Court of Appeals judges typically write 15- to 25-page opinions, but Supreme Court members usually write 30- to 60-page opinions, according to Jackson.
Also, the justices “don’t take as many cases on,” she said.
During her turn in the limelight, Calabria said she practiced law for eight years in Fayetteville and later moved to Wake County.
She said she has 14 years of experience as a judge.
“My judicial philosophy rests on the backbone of the Constitution, which established the government,” she proclaimed, later inserting, “I believe in judicial restraint, not judicial activism.”
Calabria said that one of the biggest challenges she faced in her first term was the case brought to invalidate a legislative vote on establishing the state education lottery.
Calabria said the lottery law wasn’t passed properly because the measure wasn’t read into the record three times over three days.

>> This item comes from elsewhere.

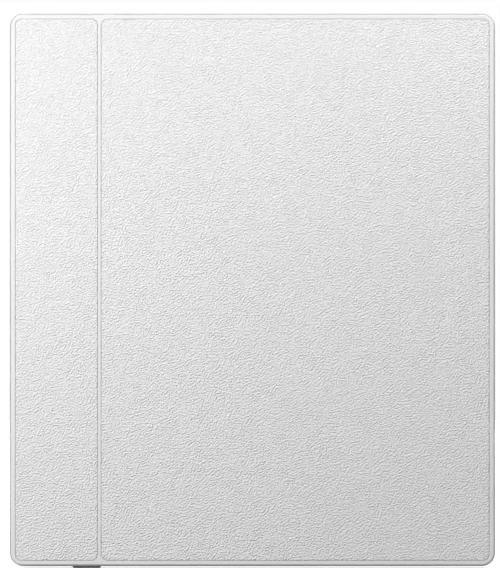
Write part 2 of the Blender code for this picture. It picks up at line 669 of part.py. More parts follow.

She dissented in the case, “and that’s the only way that it went to the Supreme Court,” she said.
The state’s high court deadlocked on the procedural issue.
“So we have a lottery,” Calabria pointed out. “We don’t want revenue bills passed this way. We want it done correctly.”
She nodded to the fact that her opponent was legal counsel to Democratic House Speaker Jim Black, who went to prison on corruption charges.
At the end of Calabria’s portion of the program, Larry Britt, chairman of the Beaufort County Republican Party, rose to say he knew the candidate.
Britt called Calabria “a hard-working Republican.”
“She deserves Republican support,” he said.
Poirier also issued an endorsement of Calabria.
“If you go through the saga of the lottery case, she was the only one who had the courage to stand up and tell the truth,” he said.
If Jackson isn’t elected to the Supreme Court, the Democrats will have full control of the state, he indicated.
Holding up a GOP flier, Poirier said, “You want to help us? Be there, hand these out so people will know who we are.”
The conservative candidates are working at a disadvantage because they don’t have the money that the Democrats have, he said.
Poirier made no bones about his religious convictions, stating, “If you’re a Christian, you’re a Christian 24/7,” adding that one doesn’t check his Christianity at the door.
Poirier reminded his audience that the First Amendment grants religious freedom, and said he asks his law students why a high-school student can’t use Jesus’ name in a speech.
“You tell me how you get from here to here,” he said.
He said he and his wife home school their children, ages 7 and 9.
“If you want to take back this country, if you want to preserve this country from destruction, read the Constitution,” he said.
He said his opponent is a former attorney for the American Civil Liberties Union, and took the media to task for not reporting that part of the judge’s background.
“I believe in judicial humility, as opposed to judicial arrogance,” he said.